On était donc en droit d’attendre un projet ambitieux pour réparer l’injustice à l’égard des populations pauvres reléguées à la périphérie des centre-villes.
Or le texte de loi "pour l’égalité des chances", examiné mercredi dernier au Conseil des ministres, se contente de colmater les brèches quand il ne les creuse pas davantage.

Manque de volonté politique

Dans ce projet de loi, on trouve pêle-mêle ceci :

- la mise en place d’un contrat d’apprenti junior,

- le dispositif de soutien à l’emploi des jeunes en entreprise,

- l’installation de nouvelles zones franches urbaines,

- la création d’une agence nationale pour la cohésion sociale et l’égalité des chances,

- le contrat de responsabilité parentale,

- la lutte contre les incivilités,

- le service civil volontaire.
C’est là un ensemble fourre-tout, particulièrement technique, sans doute pour mieux cacher, au-delà de quelques bonnes intentions, le manque de volonté politique de s’attaquer à la gravité de la situation des jeunes défavorisés et de leurs familles.

L’exemple de l’apprentissage

Ces jeunes des quartiers pauvres risquent de subir encore plus la ghettoïsation avec les mesures contenues dans le projet de loi. Comme la mesure concernant l’apprentissage.
Pour atteindre son objectif de 500.000 apprentis, le gouvernement se tourne vers les enfants des cités populaires. Une main-d’œuvre, dès l’âge de 15 ans, qui peut bien se contenter de cette filière.
Déjà, des élèves sont orientés vers les lycées professionnels, souvent sans qu’ils le souhaitent. La "formation d’apprenti junior" institutionnalise cette pratique.
À la longue, 2 France cohabiteront, celle des docteurs et autres chercheurs venant de quartiers riches et celle des maçons et plombiers originaires des cités pauvres.

“Égalité des chances” plutôt que “égalité des droits”

En fait, l’intitulé du texte de loi lui-même pose problème.
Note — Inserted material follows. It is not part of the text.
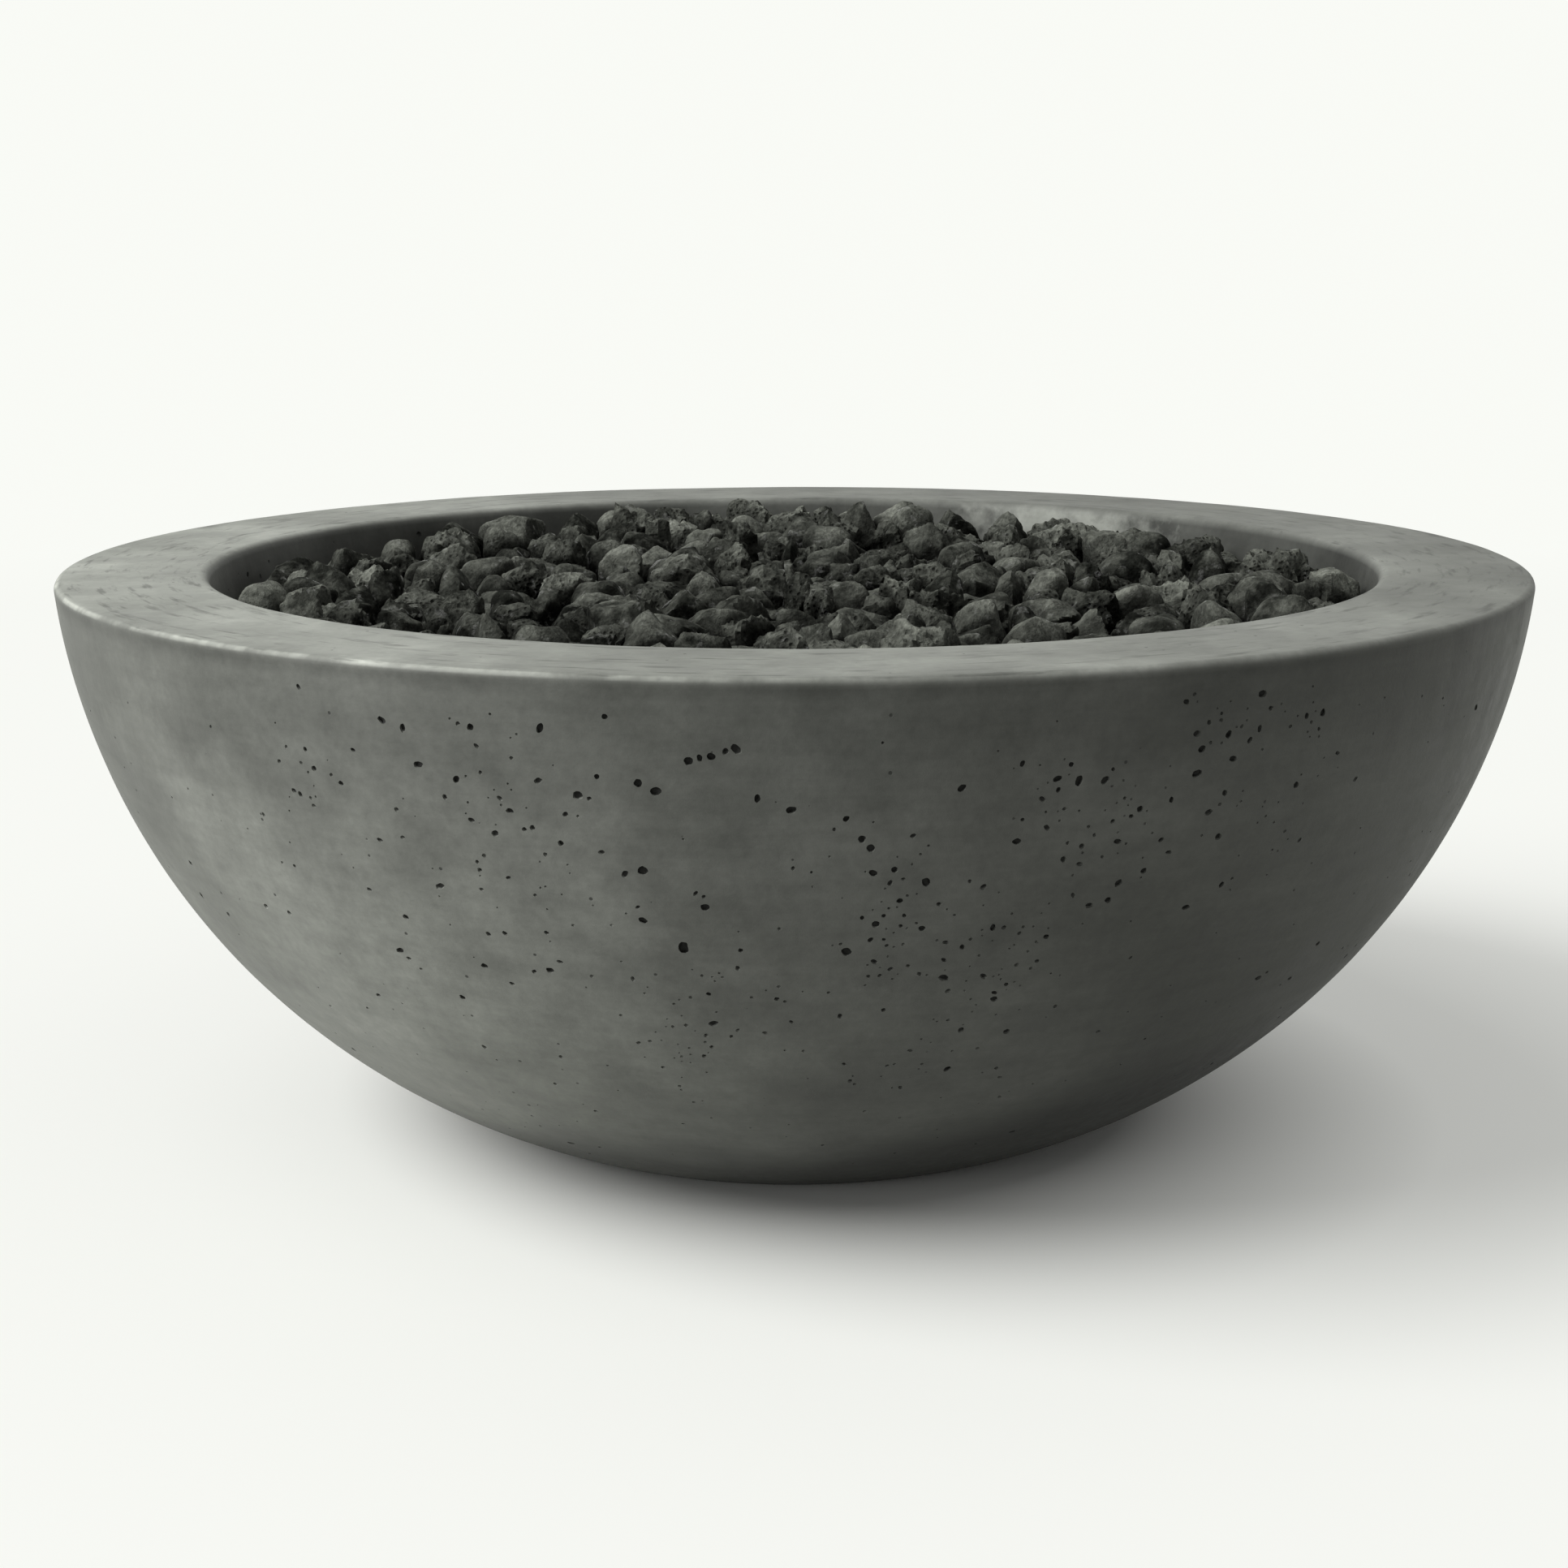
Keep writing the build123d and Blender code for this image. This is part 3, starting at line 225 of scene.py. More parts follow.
pale_patch_reach = (0.088, 0.030)
cavity_top_level = 0.270
pit_tone = 0.16
arris_tone = 0.72
foot_tone = 0.32
foot_top = 0.074
foot_bottom = 0.036
foot_right_rise = 0.055
foot_left_places, foot_right_places = (-0.24, -0.14), (0.0, 0.20)
lower_right_tone = 0.66
lower_right_places, lower_right_levels = (0.11, 0.20), (0.27, 0.13)
under_rim_tone = 0.68
under_rim_places, under_rim_levels = (-0.15, 0.05), (0.27, 0.33)
right_edge_tone, right_edge_places = 1.25, (0.34, 0.43)

# Floor: share of the backdrop's white in it, near the bowl and far away
floor_near, floor_mid = 0.22, 0.42
floor_mid_share = 0.36
floor_far, floor_end = 0.50, 0.85
floor_far_share = 0.30
backdrop_start, backdrop_end = 1.3, 3.2

# Lights
sun_towards = Vector((-0.70, -0.27, 0.656))
sun_strength = 2.9
sun_spread = math.radians(40)
sky_strength = 0.31
board_place = Vector((-2.77, -1.80, 0.38))
board_width, board_height = 1.70, 0.68
board_power = 24.0
board_aim = Vector((-0.20, -0.15, 0.14))


def pick_only(piece):
    """Selects one object and makes it the active one."""
    bpy.ops.object.select_all(action="DESELECT")
    piece.select_set(True)
    bpy.context.view_layer.objects.active = piece


def apply_changes(piece):
    """Applies every modifier of a piece."""
    pick_only(piece)
    for change in list(piece.modifiers):
        bpy.ops.object.modifier_apply(modifier=change.name)


def settle(piece):
    """Puts a piece's place into its mesh, so that its object sits at the origin."""
    pick_only(piece)
    bpy.ops.object.transform_apply(location=True, rotation=True, scale=True)


def cut_away(piece, tool):
    """Cuts a closed tool out of a piece and removes the tool."""
    change = piece.modifiers.new("cut", "BOOLEAN")
    change.operation = "DIFFERENCE"
    change.solver = "MANIFOLD"
    change.object = tool
    apply_changes(piece)
    bpy.data.objects.remove(tool)


def stepped(start, end, count):
    """Points from start towards end, in even steps, without the end."""
    return [
        (start[0] + (end[0] - start[0]) * step / count, start[1] + (end[1] - start[1]) * step / count)
        for step in range(count)
    ]


def on_arc(level, radius):
    """Point of the section on the arc of this radius."""
    return (arc_radial + math.sqrt(radius**2 - (arc_level - level) ** 2), level)


def arc_steps(start_level, end_level, radius, count):
    """Points along an arc of the section between two levels."""
    start = math.asin((arc_level - start_level) / radius)
    end = math.asin((arc_level - end_level) / radius)
    points = []
    for step in range(count + 1):
        lean = start + (end - start) * step / count
        points.append((arc_radial + radius * math.cos(lean), arc_level - radius * math.sin(lean)))
    return points


def rounded_corner(before, corner, after, radius):
    """Points of a round that replaces one corner of the section."""
    first = (Vector(before) - Vector(corner)).normalized()
    second = (Vector(after) - Vector(corner)).normalized()
    half = first.angle(second) / 2
    middle = Vector(corner) + (first + second).normalized() * (radius / math.sin(half))
    start = Vector(corner) + first * (radius / math.tan(half)) - middle
    end = Vector(corner) + second * (radius / math.tan(half)) - middle
    sweep = start.angle(end)
    points = []
    for step in range(round_steps + 1):
        share = step / round_steps
        arm = (start * math.sin((1 - share) * sweep) + end * math.sin(share * sweep)) / math.sin(sweep)
        points.append(tuple(middle + arm))
    return points


def bowl_outline():
    """Closed section of the casting, from the base hole round to its start."""
    outer = arc_steps(base_level, overall_height, outer_arc_radius, outer_levels)
    inner_radius = outer_arc_radius - shell_wall
    cavity_level = arc_level - math.sqrt(inner_radius**2 - (cavity_radius - arc_radial) ** 2)
    inner = arc_steps(cavity_level, floor_level, inner_radius, inner_levels)
    hole_foot = (base_hole_radius, base_level)
    rim_inside = (opening_radius, overall_height)
    ledge_outside = (ledge_radius, ledge_level)
    ledge_inside = (cavity_radius, ledge_level)
    hole_top = (base_hole_radius, floor_level)
    points = rounded_corner(hole_top, hole_foot, outer[0], hole_round)
    points += stepped(points[-1], outer[0], 8)[1:-1]
    points += rounded_corner(hole_foot, outer[0], outer[1], base_round)
    points += outer[1:-1]
    points += rounded_corner(outer[-2], outer[-1], rim_inside, rim_outer_round)
    points += stepped(points[-1], rim_inside, 9)[1:-1]
    points += rounded_corner(outer[-1], rim_inside, ledge_outside, rim_inner_round)
    points += stepped(points[-1], ledge_outside, 8)[1:-1]
    points += rounded_corner(rim_inside, ledge_outside, ledge_inside, ledge_round)
    points += stepped(points[-1], ledge_inside, 3)[1:-1]
    points += rounded_corner(ledge_outside, ledge_inside, inner[0], hole_round)
    points += stepped(points[-1], inner[0], 4)[1:]
    points += inner
    points += stepped(inner[-1], hole_top, 6)[1:]
    points += stepped(hole_top, hole_foot, 4)[:-1]
    points.append(points[0])
    return points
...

En effet, pourquoi mettre l’accent sur "l’égalité des chances" alors que les habitants vivent des inégalités de droits ?
"Nous sommes dans des zones de non-droits. Ce sont les droits qu’il faut introduire chez nous", soutient Mohamed Mechmache, responsable d’AC Lefeu, association de Clichy-sous-Bois née au lendemain des violences urbaines.
Cette exigence, maintes fois entendue lors des émeutes, laisse de marbre le gouvernement. Celui-ci préfère promouvoir une politique s’apparentant à de la charité dès qu’il s’agit de populations vivant en “zones urbaines sensibles” (ZUS).

Parents sanctionnés

Dans ces ZUS, le gouvernement entend faire progresser le nombre d’entreprises, à qui l’on promet encore plus d’exonérations de charges sociales et fiscales pour qu’elles daignent embaucher.
Dans ces mêmes ZUS, les parents sont désignés comme les responsables des problèmes, et donc sanctionnés si, au terme du "contrat de responsabilité parentale", leur autorité auprès des enfants reste défaillante.
Le ministre Philippe Bas insiste sur ce volet répressif, rejetant sur les Conseils généraux les aides aux familles. Il reconnaît pourtant que le nombre des enfants absentéistes avoisine les "10.000 à 15.000 en moyenne par an", une infime minorité pour laquelle pourtant on promeut une loi.

L’humiliation démultipliée

Là encore, le gouvernement ne s’interroge sur le manque de structures pédopsychiatriques, par exemple, pour prendre sérieusement en charge les enfants turbulents.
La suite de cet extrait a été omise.